How importantly do you take customer suggestions for your product?

e.g. "I think you should break process X into a 2 page process"

  1. How valuable is this information to you
  2. What is the process for your customers to provide this sort of suggestion at the moment
  3. If there was a quick JS copy & paste solution to collect this, would you find value in it?
  1. 2

    Read this:

    https://firstround.com/review/how-superhuman-built-an-engine-to-find-product-market-fit/

    Long story short.

    • find out what customer profiles you're serving
    • find out if the person reporting the feedback VALUES your product
    • priorities feedback from people who value your product

    Flat out ignore feedback from people who hate your product. You won't make them happy.

    This way you can make it better for people who already love it and find a minimally viable product for people that like what you're doing.

    Prioritize even higher for paying customers as you know this demographic actually pays.

  2. 2

    Way too seriously...

    I am rather obsessive and will start making changes to the product even based on one user's suggestions (if they match with my own conviction; otherwise I will probably move to a more healthy number of at least n number of users).

    I need to learn to lay down the code every once in a while and only start changing things after I truly have enough data points.

  3. 2

    Great topic.
    Sometimes I ignore the customer voice when we had a conflict with the data or our value.

  4. 1

    Customers will always suggest a solution based on their experience and skills - ex. "Implement X, Y, Z as an Excel spreadsheet" is a suggestion I hear often.

    What matters is to uncover the problem(s) customers are trying to solve through their suggestion of a solution.

    Otherwise, the actual question in this post is "Would something like the Stripe on-page feedback function be valuable to your product?". Answer is yes. Like contact us pages, Drift and other communication tools, the easier it is establish a dialog with a customer, the better.

  5. 1

    Customer suggestions are important. But they are important if the customer distinctly knows what your product is about and suggests something that is real and implementable.
    However, you need to know where to draw the line between suggestions regarding the concept of the product, its improvements, or just fixing plain bugs/errors.
    Only value the suggestions if they don't contradict you, and give you a way to expand your product with a new perspective. After all, customers are using your product and they would definitely be able to suggest a valuable thing or two.

  6. 1

    Is the customer giving you feedback to improve their experience using your product, or are they giving you strategic feedback for the direction of your company? I'd be much 100x more likely to listen to the former than the latter. For example, I'm more likely to listen to IHers who say, "You should change feature X because it's frustrating to use on my phone," than to IHers who say, "You should build feature Y in order to grow, or you should focus on direction Z as a company."

    The reason is simple. It's the same reason you should take all advice from even mentors and gurus with a grain of salt: nobody knows the ins and outs of your business as well as you do.
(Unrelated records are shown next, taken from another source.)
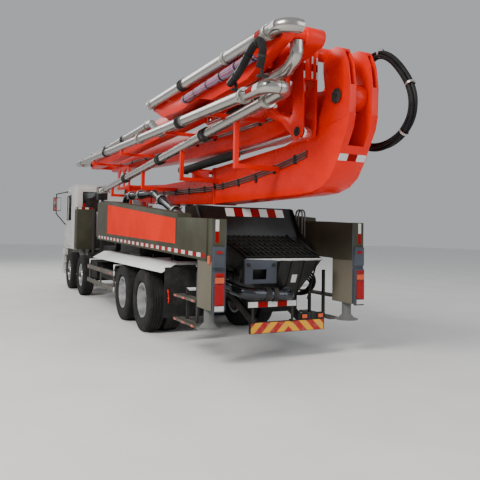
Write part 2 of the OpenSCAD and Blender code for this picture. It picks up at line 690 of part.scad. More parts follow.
// Rear swing arm with its post; the arm turns about an upright pin.
module arm(s) {
    at_truck() color(olive) side(s) difference() {
        union() {
            plate(arm_outline, arm_in_y, arm_out_y);
            block([post_back, arm_in_y, 760], [post_back + post_len, arm_out_y - 20, 1930]);
            // Rear lamps: housing with four lenses, and the marker housing above
            block([post_back - 35, arm_in_y + 30, 740], [post_back + 1, arm_out_y - 30, 1260]);
            for (row = lamp_rows) block([post_back - 47, arm_in_y + 42, row[0]], [post_back - 34, arm_out_y - 42, row[1]]);
            block([post_back - 30, arm_in_y + 30, 1310], [post_back + 1, arm_out_y - 30, 1575]);
        }
        bar_z(arm_pivot_x, arm_mid_y, arm_pin_r + pin_gap, 1300, 2600);
        bar_z(rear_jack_x, arm_mid_y, jack_bore, 700, 1700);
    }
}

// Jack: tube, collar, cone and flat pad.
module jack(x, y, s, top) {
    at_truck() side(s) color(beige) {
        bar_z(x, y, jack_r, pad_z + 20, top);
        translate([x, y, pad_z + 12]) cylinder(r1 = 130, r2 = jack_r, h = 70, $fn = 32);
        bar_z(x, y, pad_r, pad_z, pad_z + 14, 40);
    }
}

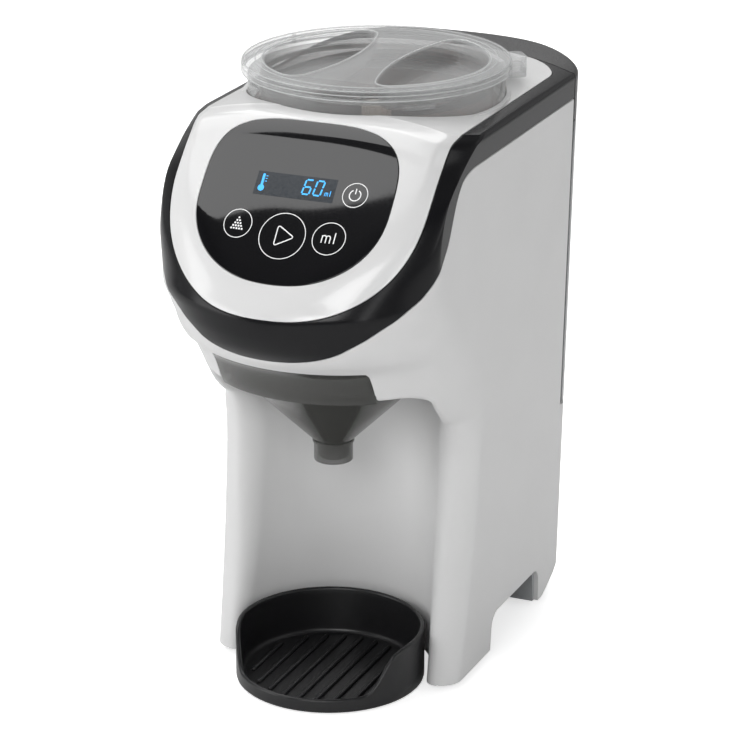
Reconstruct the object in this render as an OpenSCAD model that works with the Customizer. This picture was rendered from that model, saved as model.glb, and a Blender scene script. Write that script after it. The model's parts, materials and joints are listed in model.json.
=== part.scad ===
// Baby formula maker: powder hopper on top, water tank behind, funnel and bay in front.
// Millimetres. +Z is up, the front faces -Y, the origin is on the counter below the middle.

/* [Body] */
// Depth of the body, from the nose to the back of the tank
body_depth = 244; // [236:1:256]
// Width of the body at the shoulders
body_width = 144; // [140:1:150]
// Height of the top cover above the counter
cover_top = 288.5; // [284:0.5:294]
// Draft of each side wall, in degrees
side_draft = 1.41; // [1:0.01:1.8]
// Height of the casing's lower edge above the counter
skirt_z = 3; // [2.5:0.1:4]
// Wall of the casing and the trim band
wall = 2.5; // [2:0.1:3]
// Thickness of the top cover
cover_wall = 3; // [2.6:0.1:3.4]
// How far the top cover falls from its middle to the shoulders
crown_fall = 9.5; // [8:0.5:11]
// Gap between two fixed parts of the shell
seam = 0.3; // [0.2:0.05:0.5]
// Clearance between a piece that lifts or slides out and its seat
slide_gap = 0.5; // [0.4:0.05:0.8]
// Running clearance of a journal in its bush, on the radius
running_gap = 0.05; // [0.03:0.01:0.09]

/* [Front] */
// Depth of the nose's most forward point below the top cover
nose_drop = 87.5; // [85:0.5:90]
// Width of the trim band beside the white panel, at the shoulders
panel_side = 7.5; // [7:0.1:8.5]
// Depth of the white panel's widest line below the top cover
panel_mid_drop = 26.5; // [25:0.5:28]
// Depth of the white panel's lower edge below the top cover
panel_low_drop = 80; // [78:0.5:81]
// Width of the white panel beside the control glass
glass_side = 16.7; // [14.5:0.1:20]
// Depth of the control glass's widest line below the top cover
glass_mid_drop = 34.5; // [33:0.5:36]
// Height of the control glass above its widest line
glass_rise = 31.5; // [28:0.5:32]
// Depth of the control glass below its widest line
glass_fall = 31.5; // [28:0.5:34]
// Thickness of the control glass
glass_t = 1.8; // [1.5:0.1:2.2]

/* [Bay] */
// Radius of the bay that takes the feeding container
bay_r = 50; // [48:0.5:51]
// Height of the bay's ceiling
bay_top = 159.4; // [156:0.2:161]
// Radius of the arch's corners
arch_r = 6; // [5:0.5:7]
// Width of the rounding along the bay's front edges
bay_flare = 6; // [4:0.5:7]
// Height of the notch between the front and the rear foot
notch_h = 19; // [14:1:20]

/* [Hopper] */
// Distance of the hopper's axis behind the nose
hopper_back = 134.5; // [134:0.5:136]
// Width from the hopper's collar to the side at the shoulders
collar_side = 10; // [9.6:0.1:10.5]
// How far the hopper's collar stands out from its wall
collar_step = 3.5; // [3:0.1:5]
// Depth of the hopper's underside below the top cover
hopper_drop = 68; // [66:0.5:69]
// Height of the hopper's rim above the cover
rim_rise = 5; // [4:0.5:6]
// Wall of the hopper
hopper_wall = 2.2; // [1.8:0.1:2.6]
// How far the lid stands out over the hopper's collar
lid_over = 3; // [2.5:0.1:4]
// Height of the lid's edge
lid_h = 6.2; // [5.5:0.1:7]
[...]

They don't know the constraints, the goals, the resources, the market, etc. that you're working with. They have a very simplified model of what's going on with your particular situation, but (like all humans do) will treat that model as 100% accurate. So you need to filter things through that lens.

    That said, nobody knows what it's like to use your product better than your customers do. They know more about the common user experience than you do. So you're better off listening to what they say there, and ignoring them at your peril.

  7. 3

    This comment was deleted a year ago.